**Stored items from a collection:**

○ ○ ○ ○

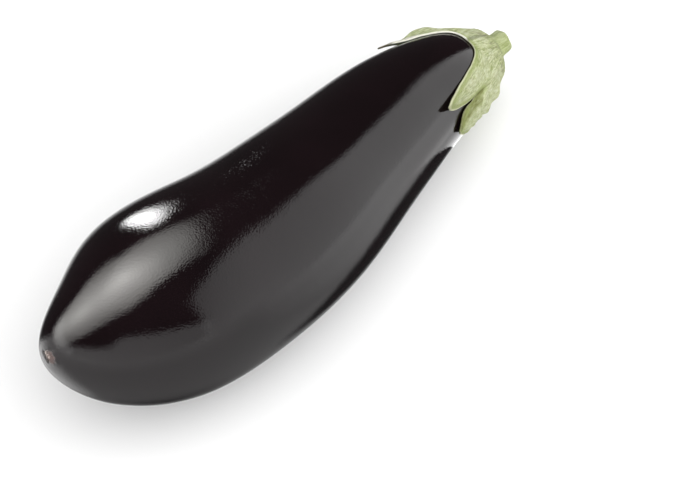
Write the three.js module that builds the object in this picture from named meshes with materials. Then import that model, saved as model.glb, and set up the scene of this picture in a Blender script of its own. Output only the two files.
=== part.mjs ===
// An aubergine as picked, lying on its side: the fruit, and the calyx with its cut stem.
// Millimetres, +Z up, +X from the blossom end towards the stem. The origin is the middle of
// the small flat spot that the fruit rests on, about 65 long and 16 wide.
import * as THREE from 'three';

// ---- driving dimensions ----------------------------------------------------------------

// Fruit: half-widths at distances from the blossom end, and the roundness of its two ends.
const fruitLength = 236;
const halfWidths = [
  [14, 22.8], [33, 34.9], [57, 40.0], [85, 38.8], [118, 36.3], [151, 31.9], [184, 27.3], [212, 21.3],
];
const blossomEndRadius = 16.7;
const stemEndRadius = 15.6;

// Bend: how far the middle line lies to the side at distances from the blossom end.
const sideways = [
  [0, 0], [19, -5.9], [47, -10.1], [94, -13.5], [142, -7.7], [189, -0.1], [217, 0.5], [fruitLength, 0],
];

// Rest: distance of the contact from the blossom end, and how deep the skin is pressed flat.
const restAlong = 106.5;
const restDepth = 0.9;

// Blossom scar: a short crack off the fruit's tip. Its azimuth and offset place its middle
// round the tip, and its angle is measured from the +Y side.
const scarAzimuth = 126;
const scarOffset = 5.6;
const crackAngle = 16;
const crackHalfLength = 2.6;
const crackHalfWidth = 0.8;
const crackDepth = 0.8;

// Fineness of the fruit: sides round it, steps along it, and rings close to the scar.
const fruitSides = 60;
const fruitSteps = 34;
const scarRings = [1.6, 3.2, 4.2, 4.9, 5.6, 6.3, 7.0];
const ringGap = 0.02;

// Calyx: its sepal tips and the notches between them, in turn round the fruit. Azimuth is in
// degrees (0 to the +Y side, 90 on top, 180 to the -Y side, 270 below) and reach is measured
// over the skin from the stem end. Bow shapes each edge from notch to tip: above 1 it is
// hollow, below 1 it bellies out. Lift is how far the tip curls off the skin, and stand how
// far the outer part is clear of it. Body is extra flesh in the sepal's middle. Fold is the
// height of a crease that runs along the sepal at foldAcross (0 to 1 across it), strongest at
// the reach foldReach and fading over foldLength.
const notches = [
  { azimuth: -2, reach: 24 },
  { azimuth: 92, reach: 22.3 },
  { azimuth: 151.5, reach: 31 },
  { azimuth: 198, reach: 22.5 },
  { azimuth: 252, reach: 24 },
  { azimuth: 306, reach: 22 },
];
const sepals = [
  {
    azimuth: 28, reach: 51.5, bowBefore: 3.6, bowAfter: 4.4, lift: 0, stand: 1.5, body: 2.2,
    fold: 0.5, foldAcross: 0.44, foldReach: 35.5, foldLength: 5.5,
  },
  {
    azimuth: 139, reach: 58.5, bowBefore: 3.0, bowAfter: 0.36, lift: 2.1, stand: 0, body: 0,
    fold: 0.5, foldAcross: 0.44, foldReach: 36, foldLength: 12,
  },
  {
    azimuth: 171, reach: 54, bowBefore: 0.3, bowAfter: 0.48, lift: 1.2, stand: 0, body: 0,
    fold: 2.4, foldAcross: 0.22, foldReach: 44, foldLength: 13,
  },
  {
    azimuth: 226, reach: 47, bowBefore: 3.0, bowAfter: 1.2, lift: 0.8, stand: 0, body: 0,
    fold: 0.4, foldAcross: 0.44, foldReach: 36, foldLength: 9,
  },
  {
    azimuth: 281, reach: 44, bowBefore: 1.4, bowAfter: 1.6, lift: 0.3, stand: 0, body: 0,
    fold: 0.2, foldAcross: 0.44, foldReach: 34, foldLength: 8,
  },
  {
    azimuth: 334, reach: 48, bowBefore: 1.7, bowAfter: 1.2, lift: 1.0, stand: 0, body: 0,
    fold: 0.4, foldAcross: 0.44, foldReach: 36, foldLength: 9,
  },
];

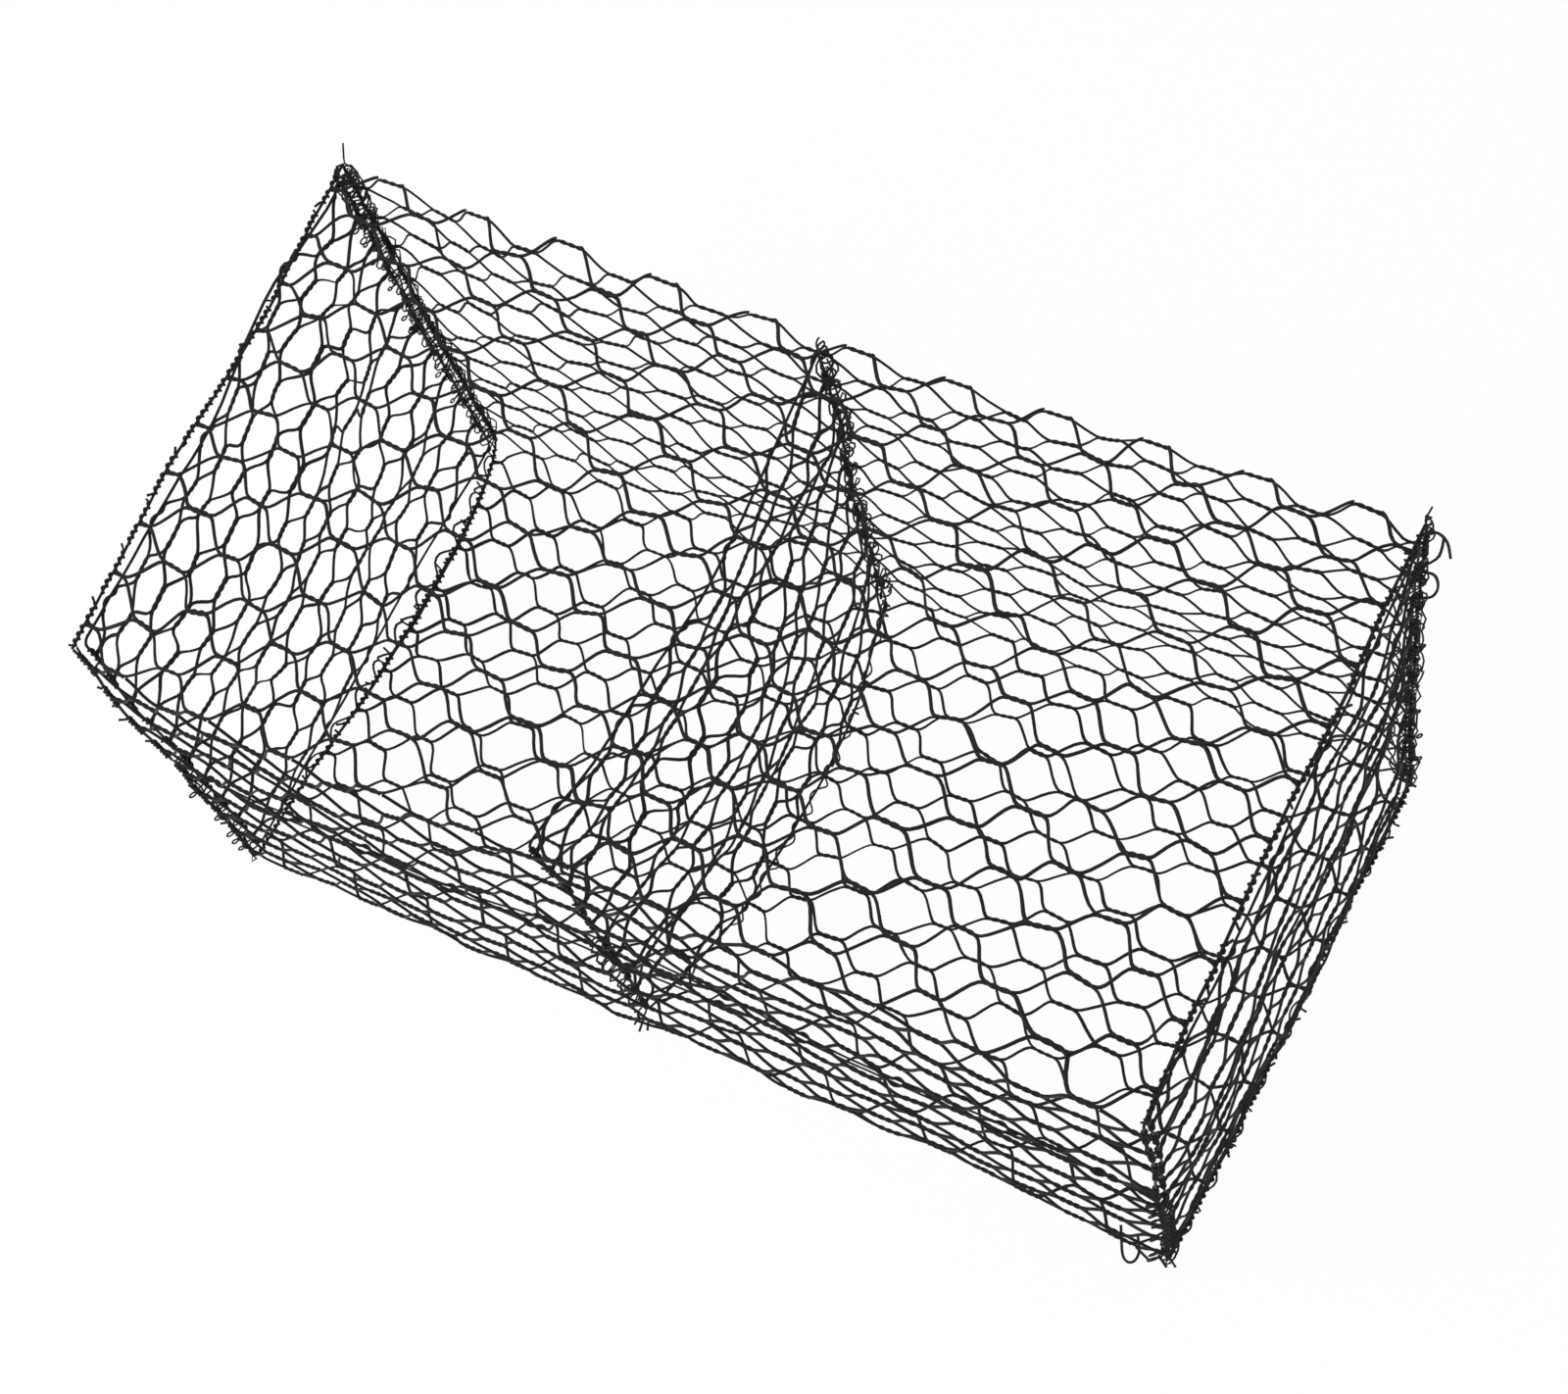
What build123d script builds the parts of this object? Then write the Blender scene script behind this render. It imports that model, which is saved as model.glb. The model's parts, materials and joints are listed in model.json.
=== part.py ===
from build123d import *
import math
import os

# A gabion basket: a box of double-twist hexagonal wire mesh for filling with stone.
# One woven sheet is folded into lower front, base and back, and runs on over the
# top as the lid and down the front as a flap. Each flat part of it is a solid of its
# own, which meets the next along a row of twists. Two end panels and a diaphragm are
# laced into it. X runs along the length, the front is at -Y, and Z points up from
# the centre of the underside. Millimetres throughout.

# Overall sizes
length = 2000.0
width = 1000.0
height = 1000.0
seam_height = 500.0
seam_spacing = 14.0
diaphragm_x = -72.0
diaphragm_sag = 90.0

# Wires
mesh_wire = 3.7
edge_wire = 4.4
lacing_wire = 3.2
clearance = 0.3
bend_cut = 8.0
wire_sides = 8
lacing_sides = 6
sag_steps = 10

# Mesh counts, and the shape of one mesh opening. The real mesh has ten rows across
# and eleven periods along. Half as many of each keep the same look with fewer faces.
rows_across = 5
rows_at_seam = 2
periods_along = 5
periods_across = 3
twist_share = 0.25
rim_width = 6.0

# Lacing
loop_rise = 9.0
corner_loop_offset = 42.0
bottom_loop_offset = 60.0
diaphragm_loop_half = 12.0
tail_length = 34.0
tail_rise = 12.0

# Planes that the pieces lie in, at the middle of their wire
edge_step = edge_wire + clearance
end_x = length / 2 - edge_wire / 2
side_y = width / 2 - edge_wire / 2
base_z = lacing_wire + clearance + edge_wire / 2
lid_z = height - edge_wire / 2
fold_z = lid_z - edge_wire / 2 - clearance
lower_selvedge_z = seam_height - seam_spacing / 2
flap_selvedge_z = seam_height + seam_spacing / 2
frame_side_y = side_y - edge_step
frame_base_z = base_z + edge_step
frame_top_z = fold_z - edge_wire / 2

# Half sizes of the mesh that each edge wire holds
sheet_half = end_x - edge_wire / 2 - clearance
panel_half = frame_side_y - edge_wire / 2 - clearance
panel_low = frame_base_z + edge_wire / 2 + clearance


def opening(period, pitch):
    """The six corners of one mesh opening, centred on the origin, twists along X."""
    twist_half = period * twist_share / 2
    slant_run = period / 2 - 2 * twist_half
    slant_rise = pitch / 2
    inset = mesh_wire / 2 * math.hypot(slant_run, slant_rise) / slant_rise
    top = slant_rise - mesh_wire
    tip = twist_half + slant_run - inset
    corner = tip - slant_run * top / slant_rise
    return [(tip, 0), (corner, top), (-corner, top), (-tip, 0), (-corner, -top), (corner, -top)]


def openings(u_low, u_high, periods, v_low, v_high, rows):
    """All the openings of a panel that has rows of twists on both of its v edges."""
    period = (u_high - u_low) / periods
    pitch = (v_high - v_low) / rows
    corners = opening(period, pitch)
    shapes = []
    for column in range(2 * periods + 1):
        on_edge = column % 2 == 0
        count = rows + 1 if on_edge else rows
        shift = 0 if on_edge else 0.5
        u = u_low + column * period / 2
        for row in range(count):
            v = v_low + (row + shift) * pitch
            shapes.append(Pos(u, v) * Polygon(*corners, align=None))
    return shapes


def rectangle(u_low, u_high, v_low, v_high):
    """A rectangle given by its limits."""
    centre = Pos((u_low + u_high) / 2, (v_low + v_high) / 2)
    return centre * Rectangle(u_high - u_low, v_high - v_low)


def mesh(outline, window, holes, plane):
    """A flat panel of mesh in a plane, with the openings cut where the window lets them."""
    cut = [piece for hole in holes for piece in (hole & window).faces()]
    return extrude(plane.offset(-mesh_wire / 2) * (outline - cut), mesh_wire)


def sheet_part(v_low, v_high, row_low, row_high, rows, rim_low, rim_high, plane):
    """A full-length part of the folded sheet, between two rows of twists."""
    outline = rectangle(-sheet_half, sheet_half, v_low, v_high)
    window_low = v_low + rim_width if rim_low else v_low - edge_wire
    window_high = v_high - rim_width if rim_high else v_high + edge_wire
    inner = sheet_half - rim_width
    window = rectangle(-inner, inner, window_low, window_high)
    holes = openings(-sheet_half, sheet_half, periods_along, row_low, row_high, rows)
    return mesh(outline, window, holes, plane)


def bent_wire(points, diameter, sides, close=False):
    """A wire along straight runs, with a mitre at each bend."""
    path = Polyline(*points, close=close)
    section = Plane(origin=path @ 0, z_dir=path % 0) * RegularPolygon(diameter / 2, sides)
    return sweep(section, path=path, transition=Transition.RIGHT)


flat_plane = Plane(origin=(0, 0, base_z), x_dir=(1, 0, 0), z_dir=(0, 0, 1))
lid_plane = Plane(origin=(0, 0, lid_z), x_dir=(1, 0, 0), z_dir=(0, 0, 1))
back_plane = Plane(origin=(0, side_y, 0), x_dir=(1, 0, 0), z_dir=(0, -1, 0))
front_plane = Plane(origin=(0, -side_y, 0), x_dir=(1, 0, 0), z_dir=(0, -1, 0))
sheet_skin = mesh_wire / 2
selvedge_seat = edge_wire / 2 + clearance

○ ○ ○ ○

**Required work:**
Above is a listing; print exactly its lines from the one with "What build123d script" through the one with "sag_steps = 10", and no other lines.

**Task answer:**
What build123d script builds the parts of this object? Then write the Blender scene script behind this render. It imports that model, which is saved as model.glb. The model's parts, materials and joints are listed in model.json.
=== part.py ===
from build123d import *
import math
import os

# A gabion basket: a box of double-twist hexagonal wire mesh for filling with stone.
# One woven sheet is folded into lower front, base and back, and runs on over the
# top as the lid and down the front as a flap. Each flat part of it is a solid of its
# own, which meets the next along a row of twists. Two end panels and a diaphragm are
# laced into it. X runs along the length, the front is at -Y, and Z points up from
# the centre of the underside. Millimetres throughout.

# Overall sizes
length = 2000.0
width = 1000.0
height = 1000.0
seam_height = 500.0
seam_spacing = 14.0
diaphragm_x = -72.0
diaphragm_sag = 90.0

# Wires
mesh_wire = 3.7
edge_wire = 4.4
lacing_wire = 3.2
clearance = 0.3
bend_cut = 8.0
wire_sides = 8
lacing_sides = 6
sag_steps = 10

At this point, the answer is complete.